THE INPUT:
-- begin --

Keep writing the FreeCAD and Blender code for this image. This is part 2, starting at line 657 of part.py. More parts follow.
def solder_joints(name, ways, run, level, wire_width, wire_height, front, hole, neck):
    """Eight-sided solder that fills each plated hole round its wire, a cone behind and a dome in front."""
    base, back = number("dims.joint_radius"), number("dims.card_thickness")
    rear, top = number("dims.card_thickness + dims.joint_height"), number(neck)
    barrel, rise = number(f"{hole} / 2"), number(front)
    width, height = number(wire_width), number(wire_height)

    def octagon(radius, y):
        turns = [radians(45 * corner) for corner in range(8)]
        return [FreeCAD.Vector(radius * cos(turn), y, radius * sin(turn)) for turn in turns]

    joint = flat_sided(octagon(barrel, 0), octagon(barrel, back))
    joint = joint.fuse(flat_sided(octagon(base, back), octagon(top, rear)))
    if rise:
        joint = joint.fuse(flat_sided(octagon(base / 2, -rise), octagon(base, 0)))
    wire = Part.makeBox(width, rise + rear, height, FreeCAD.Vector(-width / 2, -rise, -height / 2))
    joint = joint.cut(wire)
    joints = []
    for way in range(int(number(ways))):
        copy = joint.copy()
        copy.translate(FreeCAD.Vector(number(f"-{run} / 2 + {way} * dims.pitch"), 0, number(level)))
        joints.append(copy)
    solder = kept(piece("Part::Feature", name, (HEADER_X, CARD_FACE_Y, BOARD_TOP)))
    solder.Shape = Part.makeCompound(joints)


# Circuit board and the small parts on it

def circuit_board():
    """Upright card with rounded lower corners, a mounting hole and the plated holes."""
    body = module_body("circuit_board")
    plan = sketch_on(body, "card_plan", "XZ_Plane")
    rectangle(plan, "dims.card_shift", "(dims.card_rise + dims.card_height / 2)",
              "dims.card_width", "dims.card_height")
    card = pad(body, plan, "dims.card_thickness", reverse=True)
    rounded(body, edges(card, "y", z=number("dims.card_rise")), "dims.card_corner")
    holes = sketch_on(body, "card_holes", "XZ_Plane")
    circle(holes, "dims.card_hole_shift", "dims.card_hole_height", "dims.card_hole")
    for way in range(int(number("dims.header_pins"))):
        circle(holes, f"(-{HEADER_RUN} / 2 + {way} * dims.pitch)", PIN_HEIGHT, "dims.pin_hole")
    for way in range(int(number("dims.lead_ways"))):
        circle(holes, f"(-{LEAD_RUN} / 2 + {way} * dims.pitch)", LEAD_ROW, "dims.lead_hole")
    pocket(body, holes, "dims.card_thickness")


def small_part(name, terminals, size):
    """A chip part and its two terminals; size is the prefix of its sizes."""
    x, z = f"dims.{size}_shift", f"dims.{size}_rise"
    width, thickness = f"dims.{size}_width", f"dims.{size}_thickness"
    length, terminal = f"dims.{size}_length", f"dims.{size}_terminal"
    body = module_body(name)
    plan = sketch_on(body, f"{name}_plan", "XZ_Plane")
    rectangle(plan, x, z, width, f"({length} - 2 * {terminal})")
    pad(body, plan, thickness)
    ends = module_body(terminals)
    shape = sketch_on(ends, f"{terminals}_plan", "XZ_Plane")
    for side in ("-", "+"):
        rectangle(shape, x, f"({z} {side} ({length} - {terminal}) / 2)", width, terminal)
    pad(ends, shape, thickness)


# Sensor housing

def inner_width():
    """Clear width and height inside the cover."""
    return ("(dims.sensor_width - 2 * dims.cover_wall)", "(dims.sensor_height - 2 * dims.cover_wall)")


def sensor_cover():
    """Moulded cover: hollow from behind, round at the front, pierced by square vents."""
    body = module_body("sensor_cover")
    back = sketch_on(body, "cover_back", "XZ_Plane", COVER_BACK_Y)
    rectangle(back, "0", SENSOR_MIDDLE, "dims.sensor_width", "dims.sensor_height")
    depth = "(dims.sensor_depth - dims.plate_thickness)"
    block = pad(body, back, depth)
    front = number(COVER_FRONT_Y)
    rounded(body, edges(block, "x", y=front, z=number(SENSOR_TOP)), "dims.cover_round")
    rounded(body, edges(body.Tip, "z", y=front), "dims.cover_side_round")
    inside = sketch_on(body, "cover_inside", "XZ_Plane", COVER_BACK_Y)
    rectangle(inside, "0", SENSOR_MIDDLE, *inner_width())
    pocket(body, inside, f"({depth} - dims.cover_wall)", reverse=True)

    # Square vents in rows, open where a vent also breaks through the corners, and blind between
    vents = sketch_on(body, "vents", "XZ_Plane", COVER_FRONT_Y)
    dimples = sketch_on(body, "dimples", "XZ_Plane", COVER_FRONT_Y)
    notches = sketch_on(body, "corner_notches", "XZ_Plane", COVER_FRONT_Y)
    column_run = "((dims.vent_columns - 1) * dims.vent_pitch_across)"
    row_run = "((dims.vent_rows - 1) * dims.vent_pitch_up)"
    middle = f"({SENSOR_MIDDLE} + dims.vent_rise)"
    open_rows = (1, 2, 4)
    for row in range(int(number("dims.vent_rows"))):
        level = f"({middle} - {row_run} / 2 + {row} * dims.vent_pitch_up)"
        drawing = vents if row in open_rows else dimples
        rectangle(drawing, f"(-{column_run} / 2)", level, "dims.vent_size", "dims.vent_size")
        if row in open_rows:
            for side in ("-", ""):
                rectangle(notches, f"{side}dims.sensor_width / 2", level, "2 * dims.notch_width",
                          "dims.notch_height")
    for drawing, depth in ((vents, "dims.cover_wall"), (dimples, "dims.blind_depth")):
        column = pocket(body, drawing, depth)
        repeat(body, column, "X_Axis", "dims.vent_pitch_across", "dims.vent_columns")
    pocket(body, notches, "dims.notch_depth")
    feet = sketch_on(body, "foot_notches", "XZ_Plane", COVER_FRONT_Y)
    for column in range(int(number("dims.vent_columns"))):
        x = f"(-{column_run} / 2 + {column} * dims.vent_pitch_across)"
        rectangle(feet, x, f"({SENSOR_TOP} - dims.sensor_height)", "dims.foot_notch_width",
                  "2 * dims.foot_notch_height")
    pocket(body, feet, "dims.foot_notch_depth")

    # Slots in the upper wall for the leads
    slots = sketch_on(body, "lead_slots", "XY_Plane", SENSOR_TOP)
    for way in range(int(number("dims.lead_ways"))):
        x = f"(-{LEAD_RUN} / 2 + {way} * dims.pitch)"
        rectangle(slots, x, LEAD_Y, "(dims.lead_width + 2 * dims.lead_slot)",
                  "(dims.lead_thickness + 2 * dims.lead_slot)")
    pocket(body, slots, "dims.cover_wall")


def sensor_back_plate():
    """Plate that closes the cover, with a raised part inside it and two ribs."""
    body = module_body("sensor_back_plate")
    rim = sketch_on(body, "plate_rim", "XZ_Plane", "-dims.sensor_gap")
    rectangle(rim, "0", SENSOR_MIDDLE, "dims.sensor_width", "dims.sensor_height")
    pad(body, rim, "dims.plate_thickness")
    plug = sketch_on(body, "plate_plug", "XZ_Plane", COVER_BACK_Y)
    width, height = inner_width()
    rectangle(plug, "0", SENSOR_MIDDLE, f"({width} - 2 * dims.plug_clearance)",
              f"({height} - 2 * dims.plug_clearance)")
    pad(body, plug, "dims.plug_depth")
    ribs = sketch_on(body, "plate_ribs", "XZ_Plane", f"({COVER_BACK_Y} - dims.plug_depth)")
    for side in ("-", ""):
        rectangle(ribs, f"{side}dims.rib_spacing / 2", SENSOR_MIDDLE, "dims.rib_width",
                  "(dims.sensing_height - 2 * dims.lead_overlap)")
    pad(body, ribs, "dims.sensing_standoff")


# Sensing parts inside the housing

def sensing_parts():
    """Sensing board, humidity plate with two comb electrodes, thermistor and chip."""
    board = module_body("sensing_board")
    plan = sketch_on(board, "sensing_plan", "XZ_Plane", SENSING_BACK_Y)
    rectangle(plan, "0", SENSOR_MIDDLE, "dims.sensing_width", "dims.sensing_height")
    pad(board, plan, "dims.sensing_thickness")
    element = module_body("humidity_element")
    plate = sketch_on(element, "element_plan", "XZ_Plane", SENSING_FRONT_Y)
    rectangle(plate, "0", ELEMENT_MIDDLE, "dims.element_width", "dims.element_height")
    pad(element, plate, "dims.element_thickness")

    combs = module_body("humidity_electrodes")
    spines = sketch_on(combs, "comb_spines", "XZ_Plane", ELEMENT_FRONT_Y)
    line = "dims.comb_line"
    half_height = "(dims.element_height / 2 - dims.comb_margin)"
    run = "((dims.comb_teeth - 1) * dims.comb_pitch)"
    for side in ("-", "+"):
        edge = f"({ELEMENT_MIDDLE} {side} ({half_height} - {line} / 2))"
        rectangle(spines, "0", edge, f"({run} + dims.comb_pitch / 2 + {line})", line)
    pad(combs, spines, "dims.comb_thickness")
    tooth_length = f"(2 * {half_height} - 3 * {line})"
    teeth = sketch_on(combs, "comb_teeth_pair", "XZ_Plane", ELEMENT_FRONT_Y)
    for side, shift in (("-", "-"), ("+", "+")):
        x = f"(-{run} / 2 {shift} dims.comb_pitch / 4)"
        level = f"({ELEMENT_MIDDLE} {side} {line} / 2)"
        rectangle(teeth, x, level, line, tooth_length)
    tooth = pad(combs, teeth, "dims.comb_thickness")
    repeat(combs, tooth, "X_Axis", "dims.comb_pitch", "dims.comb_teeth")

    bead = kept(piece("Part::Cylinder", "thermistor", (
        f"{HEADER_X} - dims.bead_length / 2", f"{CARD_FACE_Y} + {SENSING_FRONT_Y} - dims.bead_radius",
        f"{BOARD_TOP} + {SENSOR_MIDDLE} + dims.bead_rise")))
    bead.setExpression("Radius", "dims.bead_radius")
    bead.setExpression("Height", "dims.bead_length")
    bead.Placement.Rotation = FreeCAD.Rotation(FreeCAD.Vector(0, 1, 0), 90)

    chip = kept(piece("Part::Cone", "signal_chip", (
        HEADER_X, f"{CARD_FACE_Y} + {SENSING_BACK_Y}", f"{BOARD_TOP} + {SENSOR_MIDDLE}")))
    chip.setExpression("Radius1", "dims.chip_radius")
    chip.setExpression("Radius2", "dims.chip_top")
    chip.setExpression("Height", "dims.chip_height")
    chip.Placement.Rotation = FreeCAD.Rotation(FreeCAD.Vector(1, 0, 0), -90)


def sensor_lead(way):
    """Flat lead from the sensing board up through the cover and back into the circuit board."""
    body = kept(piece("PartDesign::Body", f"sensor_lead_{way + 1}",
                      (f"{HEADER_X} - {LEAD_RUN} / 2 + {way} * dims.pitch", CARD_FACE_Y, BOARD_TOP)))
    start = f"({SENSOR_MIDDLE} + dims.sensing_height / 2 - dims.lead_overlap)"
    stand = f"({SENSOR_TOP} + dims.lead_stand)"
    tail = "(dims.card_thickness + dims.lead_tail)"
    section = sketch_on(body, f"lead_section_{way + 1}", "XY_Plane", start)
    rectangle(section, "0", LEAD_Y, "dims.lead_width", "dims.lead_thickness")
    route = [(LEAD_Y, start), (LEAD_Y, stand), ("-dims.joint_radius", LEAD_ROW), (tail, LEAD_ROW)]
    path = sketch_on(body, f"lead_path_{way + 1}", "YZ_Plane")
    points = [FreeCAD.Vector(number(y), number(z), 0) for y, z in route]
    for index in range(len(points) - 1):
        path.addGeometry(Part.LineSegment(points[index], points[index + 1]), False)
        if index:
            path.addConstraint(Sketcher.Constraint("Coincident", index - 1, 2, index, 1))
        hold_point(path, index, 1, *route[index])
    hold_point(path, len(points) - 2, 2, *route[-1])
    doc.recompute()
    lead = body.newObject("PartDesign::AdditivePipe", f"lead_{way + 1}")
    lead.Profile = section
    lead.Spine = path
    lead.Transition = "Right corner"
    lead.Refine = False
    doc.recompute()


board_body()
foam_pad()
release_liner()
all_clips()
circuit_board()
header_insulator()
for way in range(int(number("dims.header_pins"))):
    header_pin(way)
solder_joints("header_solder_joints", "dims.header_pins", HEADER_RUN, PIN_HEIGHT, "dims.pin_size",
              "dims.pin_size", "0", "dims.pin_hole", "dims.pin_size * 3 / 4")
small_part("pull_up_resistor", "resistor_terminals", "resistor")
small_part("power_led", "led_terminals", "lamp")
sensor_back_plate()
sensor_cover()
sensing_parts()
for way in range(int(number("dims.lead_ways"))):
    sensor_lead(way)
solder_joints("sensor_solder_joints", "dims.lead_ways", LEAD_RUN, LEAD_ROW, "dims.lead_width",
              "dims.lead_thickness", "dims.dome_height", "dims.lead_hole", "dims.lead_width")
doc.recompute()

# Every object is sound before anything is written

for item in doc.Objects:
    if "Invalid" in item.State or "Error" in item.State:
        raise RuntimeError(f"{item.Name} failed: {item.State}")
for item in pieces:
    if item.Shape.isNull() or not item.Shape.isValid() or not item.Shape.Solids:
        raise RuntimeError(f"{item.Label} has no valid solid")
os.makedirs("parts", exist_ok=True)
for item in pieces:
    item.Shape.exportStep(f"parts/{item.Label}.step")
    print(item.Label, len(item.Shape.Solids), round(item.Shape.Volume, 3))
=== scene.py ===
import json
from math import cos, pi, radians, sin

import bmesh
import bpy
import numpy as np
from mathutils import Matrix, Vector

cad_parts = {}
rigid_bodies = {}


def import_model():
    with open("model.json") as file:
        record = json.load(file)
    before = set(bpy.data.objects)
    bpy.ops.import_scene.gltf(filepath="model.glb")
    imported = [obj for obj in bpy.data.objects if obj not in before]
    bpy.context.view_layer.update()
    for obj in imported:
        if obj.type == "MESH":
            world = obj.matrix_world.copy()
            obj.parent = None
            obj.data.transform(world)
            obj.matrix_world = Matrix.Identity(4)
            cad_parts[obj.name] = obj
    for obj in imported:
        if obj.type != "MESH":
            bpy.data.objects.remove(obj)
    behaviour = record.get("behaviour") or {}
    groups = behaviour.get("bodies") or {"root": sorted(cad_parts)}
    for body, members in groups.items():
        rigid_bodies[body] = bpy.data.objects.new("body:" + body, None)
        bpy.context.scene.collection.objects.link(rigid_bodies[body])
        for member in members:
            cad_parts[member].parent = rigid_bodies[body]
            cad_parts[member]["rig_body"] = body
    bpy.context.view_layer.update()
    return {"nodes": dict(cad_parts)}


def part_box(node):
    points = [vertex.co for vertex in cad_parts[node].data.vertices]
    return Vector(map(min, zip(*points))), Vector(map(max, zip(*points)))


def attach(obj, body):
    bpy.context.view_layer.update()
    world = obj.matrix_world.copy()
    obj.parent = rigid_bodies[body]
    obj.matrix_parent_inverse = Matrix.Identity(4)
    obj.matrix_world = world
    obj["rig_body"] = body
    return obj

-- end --
-- begin --

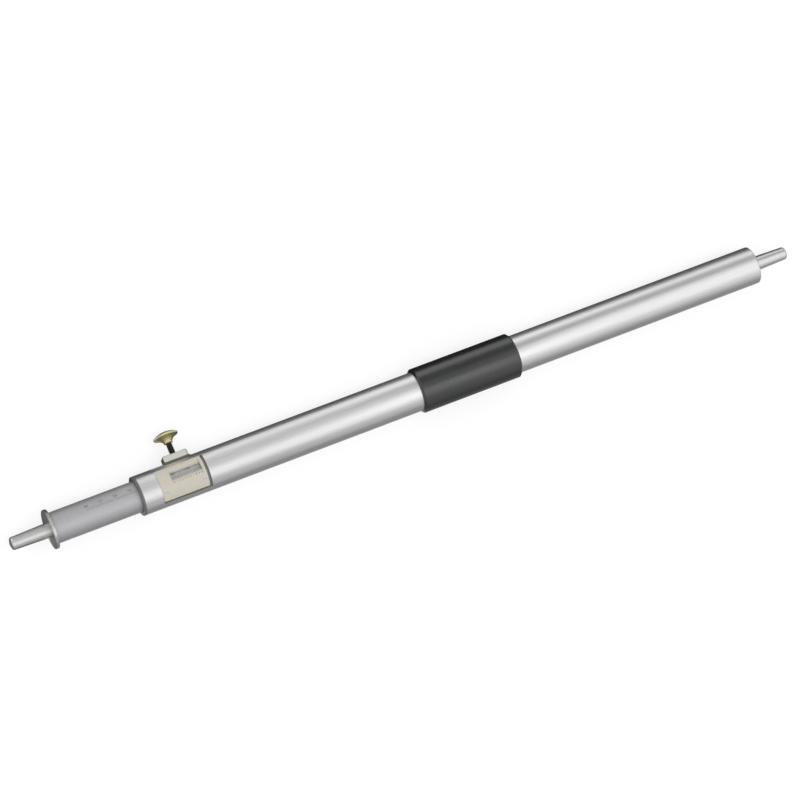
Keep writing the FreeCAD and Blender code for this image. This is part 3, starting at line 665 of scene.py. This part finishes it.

-- end --
-- begin --

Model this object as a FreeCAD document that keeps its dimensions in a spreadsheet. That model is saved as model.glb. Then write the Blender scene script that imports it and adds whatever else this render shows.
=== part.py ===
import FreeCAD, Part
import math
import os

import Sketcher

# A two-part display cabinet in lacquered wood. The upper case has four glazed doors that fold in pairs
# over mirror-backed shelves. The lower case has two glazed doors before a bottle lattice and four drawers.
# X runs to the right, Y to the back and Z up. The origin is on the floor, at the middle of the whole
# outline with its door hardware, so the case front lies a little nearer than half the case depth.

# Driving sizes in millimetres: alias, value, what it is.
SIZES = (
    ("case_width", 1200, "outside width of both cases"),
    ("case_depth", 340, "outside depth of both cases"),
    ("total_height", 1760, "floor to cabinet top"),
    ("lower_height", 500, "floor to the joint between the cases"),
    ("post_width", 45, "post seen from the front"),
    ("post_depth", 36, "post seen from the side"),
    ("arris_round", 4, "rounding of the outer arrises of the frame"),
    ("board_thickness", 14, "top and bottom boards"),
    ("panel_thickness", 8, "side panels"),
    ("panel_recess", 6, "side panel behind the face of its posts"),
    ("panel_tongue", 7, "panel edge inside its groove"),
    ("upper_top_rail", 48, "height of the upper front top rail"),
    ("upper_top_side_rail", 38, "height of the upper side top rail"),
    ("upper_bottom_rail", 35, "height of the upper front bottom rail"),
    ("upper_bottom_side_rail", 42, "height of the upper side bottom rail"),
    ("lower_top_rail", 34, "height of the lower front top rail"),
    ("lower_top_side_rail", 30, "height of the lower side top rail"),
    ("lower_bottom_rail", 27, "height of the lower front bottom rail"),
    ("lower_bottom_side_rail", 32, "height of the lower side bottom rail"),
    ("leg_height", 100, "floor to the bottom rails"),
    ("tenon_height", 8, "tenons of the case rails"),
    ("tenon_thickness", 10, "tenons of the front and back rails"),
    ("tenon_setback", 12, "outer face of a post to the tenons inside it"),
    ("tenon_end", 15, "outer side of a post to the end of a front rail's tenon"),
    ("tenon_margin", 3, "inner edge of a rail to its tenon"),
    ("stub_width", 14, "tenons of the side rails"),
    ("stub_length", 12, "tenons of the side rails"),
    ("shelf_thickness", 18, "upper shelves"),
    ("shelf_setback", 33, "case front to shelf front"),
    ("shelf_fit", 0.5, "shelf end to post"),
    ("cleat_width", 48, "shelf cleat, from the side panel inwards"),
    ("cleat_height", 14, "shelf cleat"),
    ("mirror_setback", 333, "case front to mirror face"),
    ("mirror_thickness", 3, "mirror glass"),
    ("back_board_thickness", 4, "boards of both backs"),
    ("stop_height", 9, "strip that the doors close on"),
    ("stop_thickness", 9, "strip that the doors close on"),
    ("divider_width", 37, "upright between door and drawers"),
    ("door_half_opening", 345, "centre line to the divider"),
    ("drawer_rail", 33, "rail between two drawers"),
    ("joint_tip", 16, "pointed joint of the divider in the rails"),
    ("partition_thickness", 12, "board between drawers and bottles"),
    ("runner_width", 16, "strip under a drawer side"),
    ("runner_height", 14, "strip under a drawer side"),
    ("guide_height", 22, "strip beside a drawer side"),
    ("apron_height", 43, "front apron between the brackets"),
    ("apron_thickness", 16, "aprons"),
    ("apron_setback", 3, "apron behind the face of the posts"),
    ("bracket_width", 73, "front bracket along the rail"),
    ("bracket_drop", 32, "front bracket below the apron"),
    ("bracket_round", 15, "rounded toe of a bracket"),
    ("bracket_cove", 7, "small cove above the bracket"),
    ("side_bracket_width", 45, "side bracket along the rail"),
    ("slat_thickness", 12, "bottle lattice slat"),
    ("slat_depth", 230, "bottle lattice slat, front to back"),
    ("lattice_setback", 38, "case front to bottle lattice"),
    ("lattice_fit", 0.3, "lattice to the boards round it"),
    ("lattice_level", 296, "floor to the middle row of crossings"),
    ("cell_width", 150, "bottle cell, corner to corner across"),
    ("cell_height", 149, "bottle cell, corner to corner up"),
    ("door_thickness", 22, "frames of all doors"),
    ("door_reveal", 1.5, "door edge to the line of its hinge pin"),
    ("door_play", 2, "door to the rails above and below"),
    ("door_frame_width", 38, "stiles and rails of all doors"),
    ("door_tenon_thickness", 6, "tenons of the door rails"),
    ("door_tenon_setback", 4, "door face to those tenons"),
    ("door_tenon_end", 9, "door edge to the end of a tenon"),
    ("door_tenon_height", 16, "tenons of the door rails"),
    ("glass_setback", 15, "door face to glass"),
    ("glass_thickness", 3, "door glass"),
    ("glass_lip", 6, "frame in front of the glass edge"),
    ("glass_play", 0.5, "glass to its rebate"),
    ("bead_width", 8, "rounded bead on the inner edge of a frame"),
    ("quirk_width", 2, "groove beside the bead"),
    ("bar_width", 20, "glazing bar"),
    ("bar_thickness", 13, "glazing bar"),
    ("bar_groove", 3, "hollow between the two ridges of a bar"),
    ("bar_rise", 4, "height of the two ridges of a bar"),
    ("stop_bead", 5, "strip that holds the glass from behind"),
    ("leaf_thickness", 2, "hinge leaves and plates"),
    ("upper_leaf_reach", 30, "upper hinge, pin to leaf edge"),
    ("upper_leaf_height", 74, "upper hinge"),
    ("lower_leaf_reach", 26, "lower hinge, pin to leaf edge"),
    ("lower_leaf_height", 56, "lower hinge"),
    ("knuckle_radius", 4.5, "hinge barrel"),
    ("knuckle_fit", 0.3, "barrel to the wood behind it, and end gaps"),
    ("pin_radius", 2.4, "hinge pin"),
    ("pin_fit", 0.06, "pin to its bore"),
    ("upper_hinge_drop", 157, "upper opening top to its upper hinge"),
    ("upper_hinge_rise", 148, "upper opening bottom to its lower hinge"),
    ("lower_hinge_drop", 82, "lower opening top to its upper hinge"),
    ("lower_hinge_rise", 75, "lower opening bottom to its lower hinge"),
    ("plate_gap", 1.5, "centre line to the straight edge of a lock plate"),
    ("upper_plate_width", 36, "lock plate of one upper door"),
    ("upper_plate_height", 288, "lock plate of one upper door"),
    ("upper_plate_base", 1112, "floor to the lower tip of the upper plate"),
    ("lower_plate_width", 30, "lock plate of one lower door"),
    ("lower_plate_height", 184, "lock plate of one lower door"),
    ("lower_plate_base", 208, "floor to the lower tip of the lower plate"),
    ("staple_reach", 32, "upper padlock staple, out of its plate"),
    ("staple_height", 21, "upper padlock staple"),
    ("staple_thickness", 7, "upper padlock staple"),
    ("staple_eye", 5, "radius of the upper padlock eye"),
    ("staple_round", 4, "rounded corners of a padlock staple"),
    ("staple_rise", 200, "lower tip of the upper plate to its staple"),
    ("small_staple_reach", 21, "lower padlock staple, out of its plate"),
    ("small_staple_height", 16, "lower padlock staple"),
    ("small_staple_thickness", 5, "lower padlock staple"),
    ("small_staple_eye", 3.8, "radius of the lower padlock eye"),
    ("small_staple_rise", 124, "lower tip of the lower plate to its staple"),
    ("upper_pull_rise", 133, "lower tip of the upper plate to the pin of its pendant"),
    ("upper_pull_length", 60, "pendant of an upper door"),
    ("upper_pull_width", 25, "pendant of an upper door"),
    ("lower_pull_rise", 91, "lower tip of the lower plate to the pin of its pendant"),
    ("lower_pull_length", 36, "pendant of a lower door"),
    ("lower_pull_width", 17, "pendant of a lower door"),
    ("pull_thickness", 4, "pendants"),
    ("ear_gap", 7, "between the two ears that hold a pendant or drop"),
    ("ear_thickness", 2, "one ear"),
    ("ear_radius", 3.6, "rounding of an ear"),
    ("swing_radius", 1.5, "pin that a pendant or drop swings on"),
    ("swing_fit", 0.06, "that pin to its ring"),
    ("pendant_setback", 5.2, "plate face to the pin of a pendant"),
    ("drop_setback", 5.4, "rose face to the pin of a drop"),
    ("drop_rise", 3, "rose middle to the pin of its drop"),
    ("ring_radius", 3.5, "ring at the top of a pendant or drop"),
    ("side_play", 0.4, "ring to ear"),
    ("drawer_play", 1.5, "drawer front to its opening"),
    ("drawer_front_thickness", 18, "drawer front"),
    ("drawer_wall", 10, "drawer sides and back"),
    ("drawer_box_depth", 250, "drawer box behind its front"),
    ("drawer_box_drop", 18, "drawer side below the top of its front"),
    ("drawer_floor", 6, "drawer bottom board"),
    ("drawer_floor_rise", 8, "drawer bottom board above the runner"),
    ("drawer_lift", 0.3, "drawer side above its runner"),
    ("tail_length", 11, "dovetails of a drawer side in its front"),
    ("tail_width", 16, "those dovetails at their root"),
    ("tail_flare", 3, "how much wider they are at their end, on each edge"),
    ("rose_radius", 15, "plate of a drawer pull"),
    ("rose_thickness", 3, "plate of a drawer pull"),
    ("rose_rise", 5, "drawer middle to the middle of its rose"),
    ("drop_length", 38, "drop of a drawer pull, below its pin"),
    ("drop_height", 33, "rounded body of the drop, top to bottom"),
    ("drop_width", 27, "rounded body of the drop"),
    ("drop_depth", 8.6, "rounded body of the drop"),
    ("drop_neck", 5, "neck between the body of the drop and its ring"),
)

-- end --

STATED EXERCISE: Extract the lines from the line with "board_body()" to the line with "for body, members", inclusive, reproducing them exactly and leaving out every other line.

RESULT OF THE EXERCISE:
board_body()
foam_pad()
release_liner()
all_clips()
circuit_board()
header_insulator()
for way in range(int(number("dims.header_pins"))):
    header_pin(way)
solder_joints("header_solder_joints", "dims.header_pins", HEADER_RUN, PIN_HEIGHT, "dims.pin_size",
              "dims.pin_size", "0", "dims.pin_hole", "dims.pin_size * 3 / 4")
small_part("pull_up_resistor", "resistor_terminals", "resistor")
small_part("power_led", "led_terminals", "lamp")
sensor_back_plate()
sensor_cover()
sensing_parts()
for way in range(int(number("dims.lead_ways"))):
    sensor_lead(way)
solder_joints("sensor_solder_joints", "dims.lead_ways", LEAD_RUN, LEAD_ROW, "dims.lead_width",
              "dims.lead_thickness", "dims.dome_height", "dims.lead_hole", "dims.lead_width")
doc.recompute()

# Every object is sound before anything is written

for item in doc.Objects:
    if "Invalid" in item.State or "Error" in item.State:
        raise RuntimeError(f"{item.Name} failed: {item.State}")
for item in pieces:
    if item.Shape.isNull() or not item.Shape.isValid() or not item.Shape.Solids:
        raise RuntimeError(f"{item.Label} has no valid solid")
os.makedirs("parts", exist_ok=True)
for item in pieces:
    item.Shape.exportStep(f"parts/{item.Label}.step")
    print(item.Label, len(item.Shape.Solids), round(item.Shape.Volume, 3))
=== scene.py ===
import json
from math import cos, pi, radians, sin

import bmesh
import bpy
import numpy as np
from mathutils import Matrix, Vector

cad_parts = {}
rigid_bodies = {}


def import_model():
    with open("model.json") as file:
        record = json.load(file)
    before = set(bpy.data.objects)
    bpy.ops.import_scene.gltf(filepath="model.glb")
    imported = [obj for obj in bpy.data.objects if obj not in before]
    bpy.context.view_layer.update()
    for obj in imported:
        if obj.type == "MESH":
            world = obj.matrix_world.copy()
            obj.parent = None
            obj.data.transform(world)
            obj.matrix_world = Matrix.Identity(4)
            cad_parts[obj.name] = obj
    for obj in imported:
        if obj.type != "MESH":
            bpy.data.objects.remove(obj)
    behaviour = record.get("behaviour") or {}
    groups = behaviour.get("bodies") or {"root": sorted(cad_parts)}
    for body, members in groups.items():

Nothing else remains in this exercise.